┌──

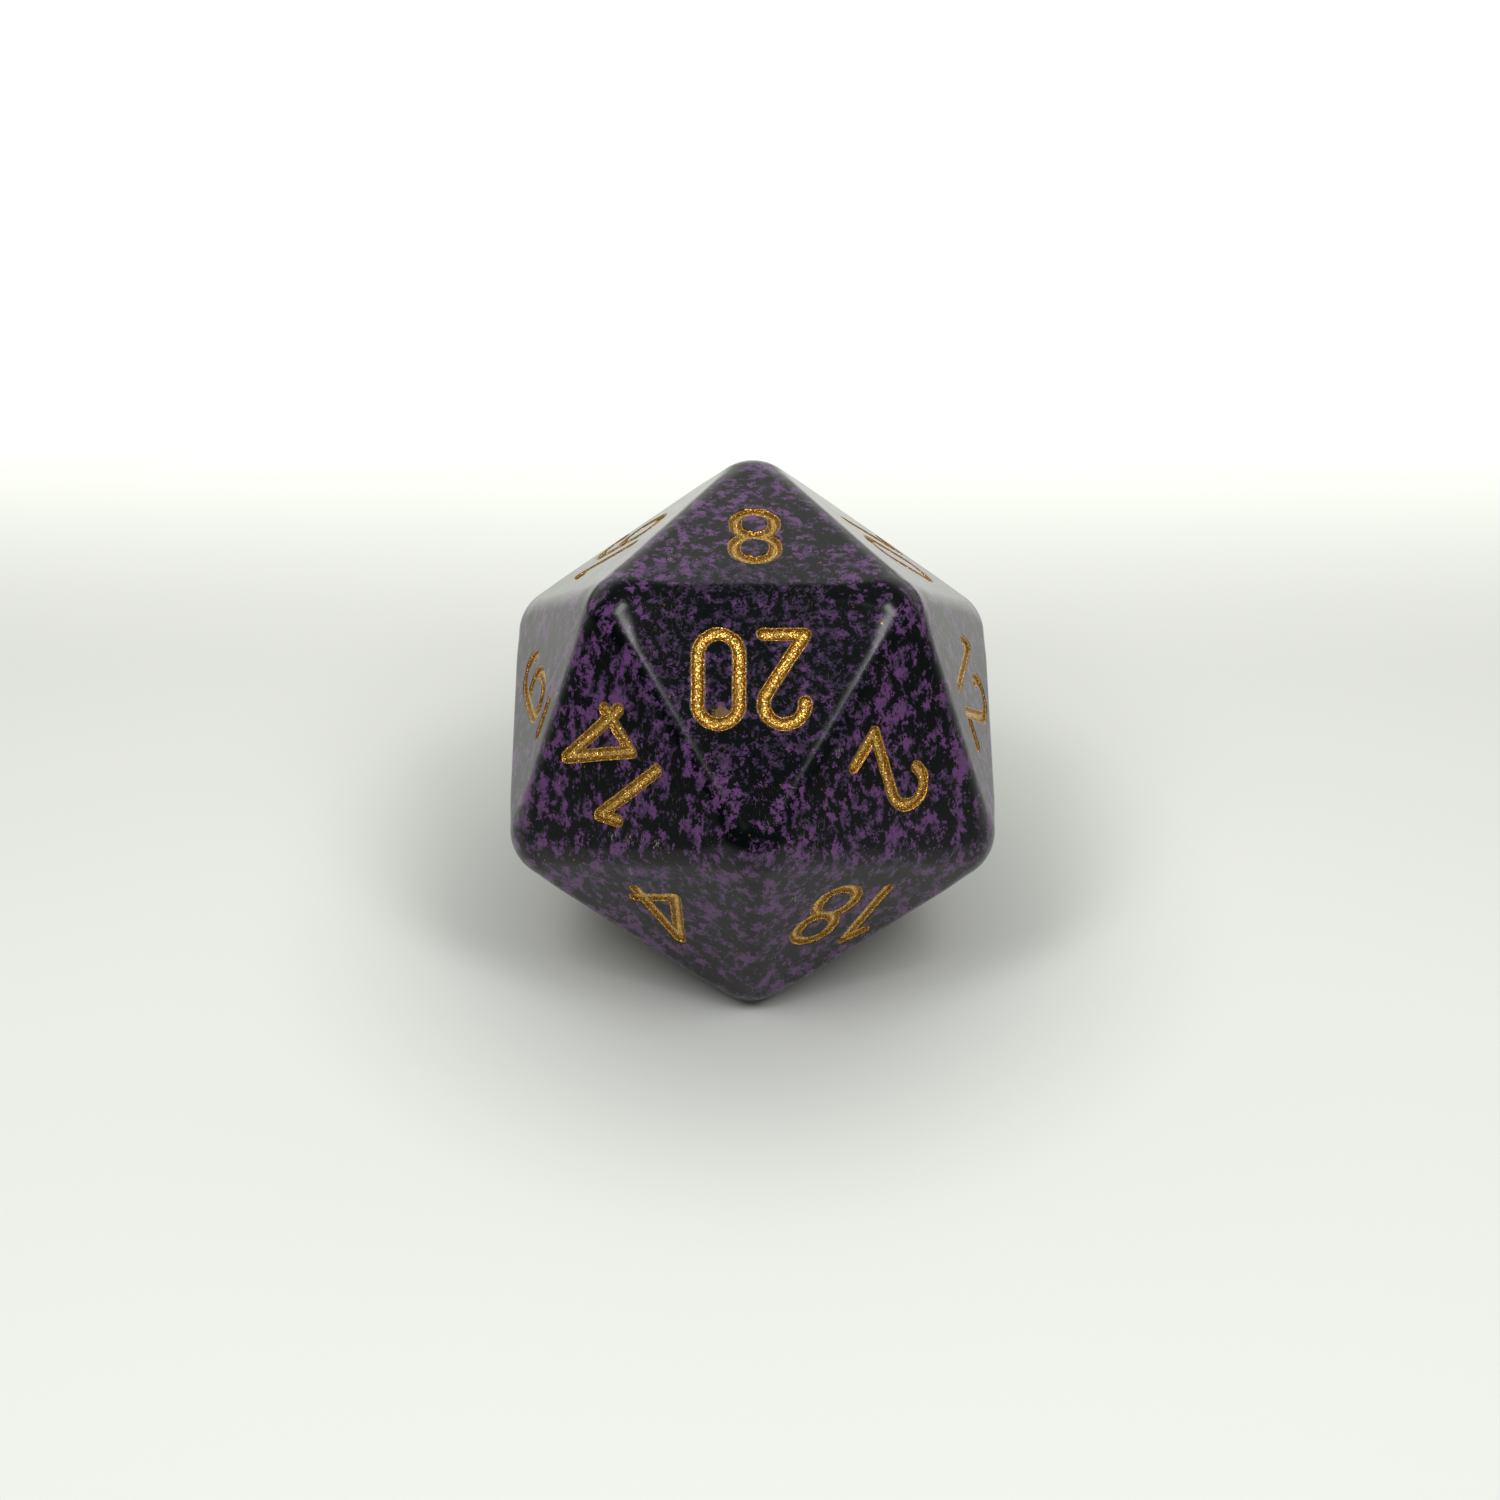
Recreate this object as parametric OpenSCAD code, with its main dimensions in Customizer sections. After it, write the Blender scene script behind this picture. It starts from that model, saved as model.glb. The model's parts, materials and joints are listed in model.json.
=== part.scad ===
// Twenty-sided numbered die: one moulded body with engraved numerals,
// and a separate deposit of metallic paint lying in every engraved stroke group.
//
// The die rests on its 13 with the 8 on top. The origin is on the resting face, under the
// die's centre. +Z is up, -Y is the side that shows the 20, and the 8 reads upright from there.

/* [Body] */
// Distance between two opposite faces
across_flats = 34; // [32:0.5:55]
// Radius of the rounding along the edges
edge_round = 2.25; // [1.5:0.05:2.6]
// Radius of the rounding at the corners
corner_round = 3.65; // [2.6:0.05:4.5]
// Distance along an edge over which the corner's rounding eases into the edge's
ease_length = 4.5; // [3:0.1:8]

/* [Numerals] */
// Height of a numeral, between the middles of its strokes
numeral_h = 6.5; // [4:0.1:6.8]
// Width of an engraved stroke
stroke_w = 0.92; // [0.5:0.02:1.1]
// Gap between the digits of the 20, between the middles of their strokes
digit_gap = 1.7; // [1.5:0.1:2.2]
// The same gap in the numbers from 10 to 19, where it follows a 1
teens_gap = 2.2; // [1.5:0.1:2.6]
// Distance from the foot of a 6 or a 9 to the bar below it
bar_drop = 1.8; // [1.6:0.05:2.3]
// Length of that bar, between the middles of its round ends
bar_length = 2.7; // [1.5:0.1:3.5]
// Depth of the engraving
groove_depth = 0.5; // [0.4:0.05:0.8]
// Thickness of the paint on the engraving's floor
paint_t = 0.3; // [0.1:0.05:0.35]

/* [Hidden] */
$fn = 28;

// --- Colours ---
body_colour = [0.13, 0.10, 0.16];
paint_colour = [0.72, 0.52, 0.18];

// --- The sharp icosahedron that the rounded die sits in, about its own centre ---
golden = (1 + sqrt(5)) / 2;
in_r = across_flats / 2;                         // centre to a face
edge_l = in_r * 2 * sqrt(3) / (golden * golden); // sharp edge
face_r = edge_l / sqrt(3);                       // a face's centre to its corners
ring_r = golden * face_r;                        // the die's axis to the six middle corners
ring_z = in_r / pow(golden, 3);                  // height of those corners from the centre

// Corners in four rings of three, from the top face down: [ring radius, height, first angle]
rings = [[face_r, in_r, 90], [ring_r, ring_z, 30], [ring_r, -ring_z, 90], [face_r, -in_r, 30]];
corners = [
    for (ring = rings, k = [0:2])
        [ring[0] * cos(ring[2] + 120 * k), ring[0] * sin(ring[2] + 120 * k), ring[1]]
];

// --- Faces ---
// Each row: number, the corner above the numeral, the other two corners counter-clockwise,
// and how far the numeral stands right of and above the middle of its face.
upper_faces = [
    [8, 0, 1, 2, 0, 0.6],
    [20, 5, 2, 1, 0.3, 0],
    [14, 7, 5, 1, 0.55, 0.2],
    [2, 8, 2, 5, 0.1, 0.1],
    [4, 11, 5, 7, 0.3, 0.2],
    [18, 11, 8, 5, -0.85, 0.25],
    [6, 4, 7, 1, -0.65, 0.1],
    [12, 3, 2, 8, 0.65, 0.7],
    [16, 4, 1, 0, 0.8, 0.95],
    [10, 3, 0, 2, -0.8, 0.95],
];
// Opposite faces add up to 21, and a numeral on the far side is turned as its opposite is.
number_sum = 21;
function opposite_corner(i) = [for (k = [0:11]) if (norm(corners[i] + corners[k]) < 0.01) k][0];
lower_faces = [
    for (f = upper_faces)
        [number_sum - f[0], opposite_corner(f[1]), opposite_corner(f[3]), opposite_corner(f[2]), 0, 0]
];
faces = concat(upper_faces, lower_faces);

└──

* _STATED TASK_: Starting at the top of the data above, repeat every line exactly until the line containing "ease_length = 4.5; // [3:0.1:8]" has been given, then stop.

* _CORRECT RESPONSE_:
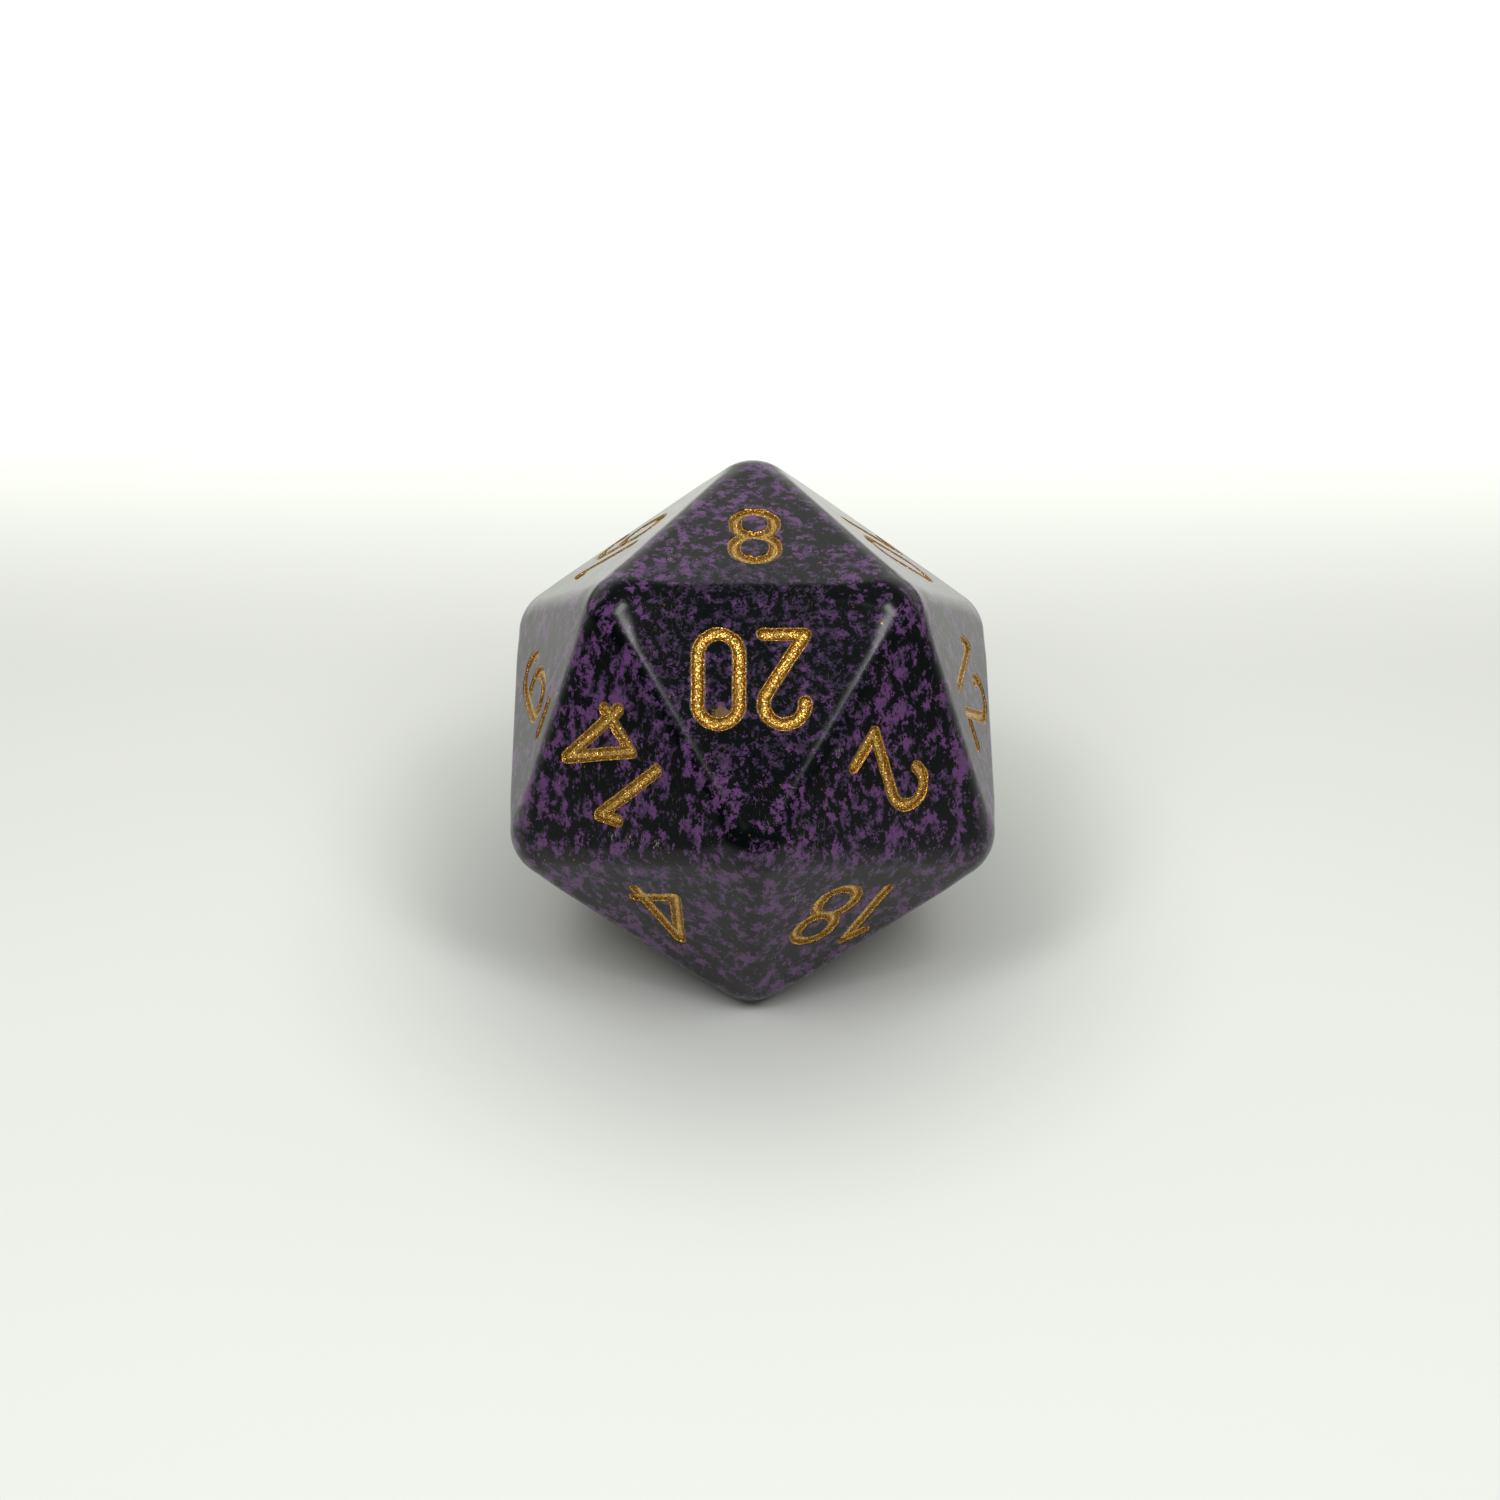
Recreate this object as parametric OpenSCAD code, with its main dimensions in Customizer sections. After it, write the Blender scene script behind this picture. It starts from that model, saved as model.glb. The model's parts, materials and joints are listed in model.json.
=== part.scad ===
// Twenty-sided numbered die: one moulded body with engraved numerals,
// and a separate deposit of metallic paint lying in every engraved stroke group.
//
// The die rests on its 13 with the 8 on top. The origin is on the resting face, under the
// die's centre. +Z is up, -Y is the side that shows the 20, and the 8 reads upright from there.

/* [Body] */
// Distance between two opposite faces
across_flats = 34; // [32:0.5:55]
// Radius of the rounding along the edges
edge_round = 2.25; // [1.5:0.05:2.6]
// Radius of the rounding at the corners
corner_round = 3.65; // [2.6:0.05:4.5]
// Distance along an edge over which the corner's rounding eases into the edge's
ease_length = 4.5; // [3:0.1:8]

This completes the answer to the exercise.